I expected horrible.  I expected to laugh and then sigh and then start over wrestling with a 2-year-old who was wearing some incredibly bad concoction.


This is what I got.
DSC_0795
My boy.  The one who would love nothing more than to dress himself in mismatched track pants and jerseys every day took his brother upstairs and put him in a button down shirt and pants that actually matched.  And dress shoes.  That Eli had never been willing to wear before.

Then he did the same for himself.

Okay, so the buttons weren't quite right, but still.
DSC_0790
It got me thinking about expectations.

And what we put on others.  And ourselves.

I admit it, I fully expected this to be kind of a mess.  To create more work.  To have a result that made me laugh but then made me march them back upstairs to "fix it."

Sometimes I just need to stop resisting the urge to fix.  Anticipating what I think people, whether they are my kids or not, will or won't do.
DSC_0791
Because when I let go, the results can be outstanding.

Okay, the results can be horrible, too.  But maybe it's worth the risk.

Thursday, December 16, 2010

Taking Mom to cocktail hour

This morning was Noah's "Personal Narrative" day at school.  I love these publishing parties, they crack me up.  And this one didn't disappoint.

His teacher kicked it off by talking about the process. She explained that the kids needed to accurately, realistically retell a story from their lives joking that they had a few James Frey moments where they tried to make their lives a bit more interesting than reality.

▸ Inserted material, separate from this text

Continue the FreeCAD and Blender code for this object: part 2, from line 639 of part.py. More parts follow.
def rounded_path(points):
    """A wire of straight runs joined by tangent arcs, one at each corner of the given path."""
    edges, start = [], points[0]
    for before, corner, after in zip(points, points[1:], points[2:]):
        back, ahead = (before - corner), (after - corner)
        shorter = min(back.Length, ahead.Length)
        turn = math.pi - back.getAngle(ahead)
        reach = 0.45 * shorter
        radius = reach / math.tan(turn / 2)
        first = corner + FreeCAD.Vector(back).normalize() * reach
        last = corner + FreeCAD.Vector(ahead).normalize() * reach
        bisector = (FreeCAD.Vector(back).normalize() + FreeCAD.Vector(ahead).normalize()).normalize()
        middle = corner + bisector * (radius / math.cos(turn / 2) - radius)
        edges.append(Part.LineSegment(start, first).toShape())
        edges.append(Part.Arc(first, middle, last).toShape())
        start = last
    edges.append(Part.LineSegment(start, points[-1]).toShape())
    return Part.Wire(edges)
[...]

Noah's group featured personal narratives about spending a summer at foreign language camp, having dental surgery, rescuing a cat from a shelter, and exploring Canada.

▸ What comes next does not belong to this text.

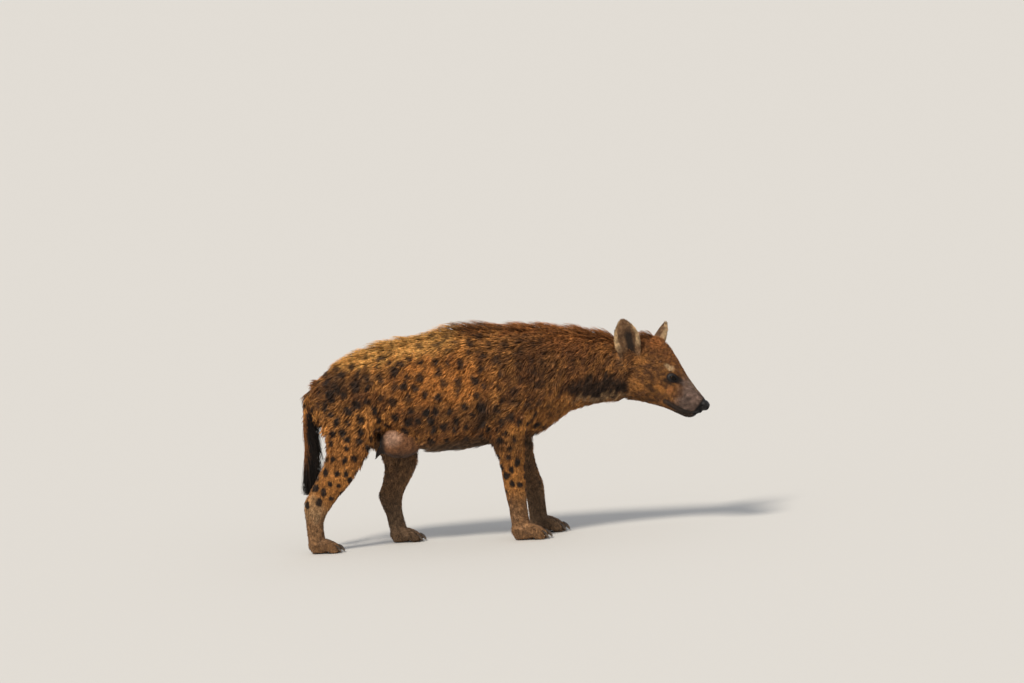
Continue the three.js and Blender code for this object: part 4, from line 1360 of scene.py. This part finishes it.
# %% Claws
CLAW_SWELL = 0.9 * MM  # makes up for what the subdivision rounds away, most at the tip
CLAW_ROOT = (0.045, 0.032, 0.024)
CLAW_TIP = (0.16, 0.12, 0.09)
HORN = coat_material("horn", 250, 900, 0.2, 0.4, "horn_colour")
for node in [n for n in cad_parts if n.startswith("claw_")]:
    horn = merged_copy(node, f"{node}_horn")
    rounder = horn.modifiers.new("rounder", "SUBSURF")
    rounder.levels = 2
    rounder.render_levels = 2
    apply_all(horn)
    set_points(horn, points_of(horn) + normals_of(horn) * CLAW_SWELL)
    bpy.ops.object.shade_smooth()
    z = points_of(horn)[:, 2]
    store(horn, "horn_colour", mix(np.tile(CLAW_ROOT, (len(z), 1)), CLAW_TIP, ramp(z, z.max(), z.min())))
    horn.data.materials.append(HORN)
    hand_over(horn, "claw", node)
print("claws rounded")

# %% [markdown]
# ## Whiskers
# A few stiff dark whiskers stand out from the pads of the upper lip, swept back. Blades like those of the
# coat would look flat from some sides, so these are thin round tubes. They are the only single hairs here.

# %% Whiskers
WHISKERS_A_SIDE = 14
WHISKER_RADII = np.linspace(0.45 * MM, 0.1 * MM, 6)
WHISKER_DROOP = np.array([-0.25, 0, -0.12])
WHISKER_SETTINGS = {"Base Color": (0.02, 0.016, 0.013, 1), "Roughness": 0.4}
whisker_draw = np.random.default_rng(47)
whisker_parts = []
for side in SIDES.values():
    for k in range(WHISKERS_A_SIDE):
        row, place = divmod(k, 4)
        start = mirror((205 + 14 * place, 40, -12 - 8 * row), side) * MM
        way = mirror((-0.75 + 0.1 * place, 0.5, -0.3), side) + whisker_draw.normal(0, 0.1, 3)
        long = whisker_draw.uniform(0.025, 0.045)
        shares = np.linspace(0, 1, len(WHISKER_RADII))
        path = [from_head(start + way * long * s + WHISKER_DROOP * long * s * s) for s in shares]
        whisker_parts.append(strand("whisker", path, WHISKER_RADII, around=0))
only(*whisker_parts)
bpy.ops.object.join()
whiskers = bpy.context.object
whiskers.name = "whiskers"
whiskers.data.materials.append(uneven_material("whisker_hair", 120, WHISKER_SETTINGS))
hand_over(whiskers, "tail_hair")
print("whiskers", len(whisker_parts))

# %% [markdown]
# ## What stands for what
# The skin stands for every solid of flesh, and the brush for the tail.

# %% Finish
hand_over(skin, "coat", *FLESH)
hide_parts("tail")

And Noah?  His book was called "Crazy Cancun."


And yes, we are so in trouble with this boy.
Actually it was a very accurate retelling of our trip to Cancun last spring.  Perhaps too accurate.


But my favorite part?  When Noah read this:
And then my mom said, 'Quick Noah, shut off the TV, we have to hurry if we want to make it down to cocktail hour!'
Causing me to look like this.
Yes, we are overachievers like that.  Cram in some Spanish-language television before we hit the bar with our kids.  Classy.


He ended it with a heartfelt dedication to his dad, who he said he loves and doesn't get to spend enough time with because he is hardly ever home.

No, not that he is working, no he didn't say that.  Just hardly ever home.  I could see the thoughts flying through the other parents' heads.  "He is at happy hour."


Pretty sure there we just dropped down a few notches on the "must schedule playdates with" list today.



P.S. Did I mention that I have another $100 to give away from BlogHer?   Here's the entry page.

Tuesday, December 14, 2010

"What do you really mean?"

There are few things in life that make me more crazy that the unnecessary use of quotation marks.

Worse?  Quote overkill.
"Free"
Nope, not really free, we'll charge you $5.


"Beer"
Nope, not beer either.


"Fridays"
Don't even try to come on Friday.  Try Tuesday instead.



P.S. And yes, there, of course, are many things that drive me crazier than this.  But in the scheme of silly stupid stuff that drives me nuts, this is tops.  And thanks to Brian, who knows how much it drives me crazy, for taking the photo.




Who is your target market?

Sometimes marketers need to stop and think.


Who is our target market?  What will appeal to them?  And how will we accomplish that?


During the holiday season, I have one tip.  If you are a women's clothing or beauty-related retailer, you should really stop and think before you call up holiday themes.  Merry?  Cool.  Joy?  Lovely.


But might I suggest that retailers avoid this one.
I love that if you read this one the right way, it reads:

Ho
Grab it. Get it. Gift it.
Get ready to party!
Because nothing keeps me out of a store like a bunch of "Ho's" that are ready to party in the window.